### TASK OBJECTIVE:
Here are some records; return them all exactly.

### SUPPLIED MATERIAL:
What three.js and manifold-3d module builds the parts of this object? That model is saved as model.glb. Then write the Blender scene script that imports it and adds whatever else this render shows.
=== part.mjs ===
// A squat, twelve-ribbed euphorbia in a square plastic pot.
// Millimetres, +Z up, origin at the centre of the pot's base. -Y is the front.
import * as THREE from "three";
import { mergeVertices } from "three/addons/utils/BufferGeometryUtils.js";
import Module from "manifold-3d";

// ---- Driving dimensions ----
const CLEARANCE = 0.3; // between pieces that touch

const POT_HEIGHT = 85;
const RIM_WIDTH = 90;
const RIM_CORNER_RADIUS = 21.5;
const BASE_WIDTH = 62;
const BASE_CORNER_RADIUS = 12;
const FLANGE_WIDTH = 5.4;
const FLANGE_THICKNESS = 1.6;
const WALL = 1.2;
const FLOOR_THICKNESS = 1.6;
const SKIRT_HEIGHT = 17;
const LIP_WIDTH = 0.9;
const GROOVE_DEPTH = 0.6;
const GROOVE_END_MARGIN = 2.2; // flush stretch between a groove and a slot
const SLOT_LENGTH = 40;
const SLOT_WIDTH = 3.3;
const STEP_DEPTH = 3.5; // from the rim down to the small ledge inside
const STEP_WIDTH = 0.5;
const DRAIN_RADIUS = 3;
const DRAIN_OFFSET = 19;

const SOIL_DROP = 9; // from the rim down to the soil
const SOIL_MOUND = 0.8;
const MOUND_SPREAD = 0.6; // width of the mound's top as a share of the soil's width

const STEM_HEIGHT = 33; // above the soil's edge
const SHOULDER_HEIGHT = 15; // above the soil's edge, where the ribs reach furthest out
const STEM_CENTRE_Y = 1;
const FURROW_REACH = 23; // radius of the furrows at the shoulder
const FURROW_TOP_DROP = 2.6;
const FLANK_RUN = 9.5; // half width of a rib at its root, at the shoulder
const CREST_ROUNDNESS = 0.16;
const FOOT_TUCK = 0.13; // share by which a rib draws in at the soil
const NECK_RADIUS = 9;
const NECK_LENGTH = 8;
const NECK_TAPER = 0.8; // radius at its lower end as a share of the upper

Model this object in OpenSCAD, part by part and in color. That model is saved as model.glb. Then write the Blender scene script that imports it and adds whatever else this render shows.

### TASK RESPONSE:
What three.js and manifold-3d module builds the parts of this object? That model is saved as model.glb. Then write the Blender scene script that imports it and adds whatever else this render shows.
=== part.mjs ===
// A squat, twelve-ribbed euphorbia in a square plastic pot.
// Millimetres, +Z up, origin at the centre of the pot's base. -Y is the front.
import * as THREE from "three";
import { mergeVertices } from "three/addons/utils/BufferGeometryUtils.js";
import Module from "manifold-3d";

// ---- Driving dimensions ----
const CLEARANCE = 0.3; // between pieces that touch

const POT_HEIGHT = 85;
const RIM_WIDTH = 90;
const RIM_CORNER_RADIUS = 21.5;
const BASE_WIDTH = 62;
const BASE_CORNER_RADIUS = 12;
const FLANGE_WIDTH = 5.4;
const FLANGE_THICKNESS = 1.6;
const WALL = 1.2;
const FLOOR_THICKNESS = 1.6;
const SKIRT_HEIGHT = 17;
const LIP_WIDTH = 0.9;
const GROOVE_DEPTH = 0.6;
const GROOVE_END_MARGIN = 2.2; // flush stretch between a groove and a slot
const SLOT_LENGTH = 40;
const SLOT_WIDTH = 3.3;
const STEP_DEPTH = 3.5; // from the rim down to the small ledge inside
const STEP_WIDTH = 0.5;
const DRAIN_RADIUS = 3;
const DRAIN_OFFSET = 19;

const SOIL_DROP = 9; // from the rim down to the soil
const SOIL_MOUND = 0.8;
const MOUND_SPREAD = 0.6; // width of the mound's top as a share of the soil's width

const STEM_HEIGHT = 33; // above the soil's edge
const SHOULDER_HEIGHT = 15; // above the soil's edge, where the ribs reach furthest out
const STEM_CENTRE_Y = 1;
const FURROW_REACH = 23; // radius of the furrows at the shoulder
const FURROW_TOP_DROP = 2.6;
const FLANK_RUN = 9.5; // half width of a rib at its root, at the shoulder
const CREST_ROUNDNESS = 0.16;
const FOOT_TUCK = 0.13; // share by which a rib draws in at the soil
const NECK_RADIUS = 9;
const NECK_LENGTH = 8;
const NECK_TAPER = 0.8; // radius at its lower end as a share of the upper

Model this object in OpenSCAD, part by part and in color. That model is saved as model.glb. Then write the Blender scene script that imports it and adds whatever else this render shows.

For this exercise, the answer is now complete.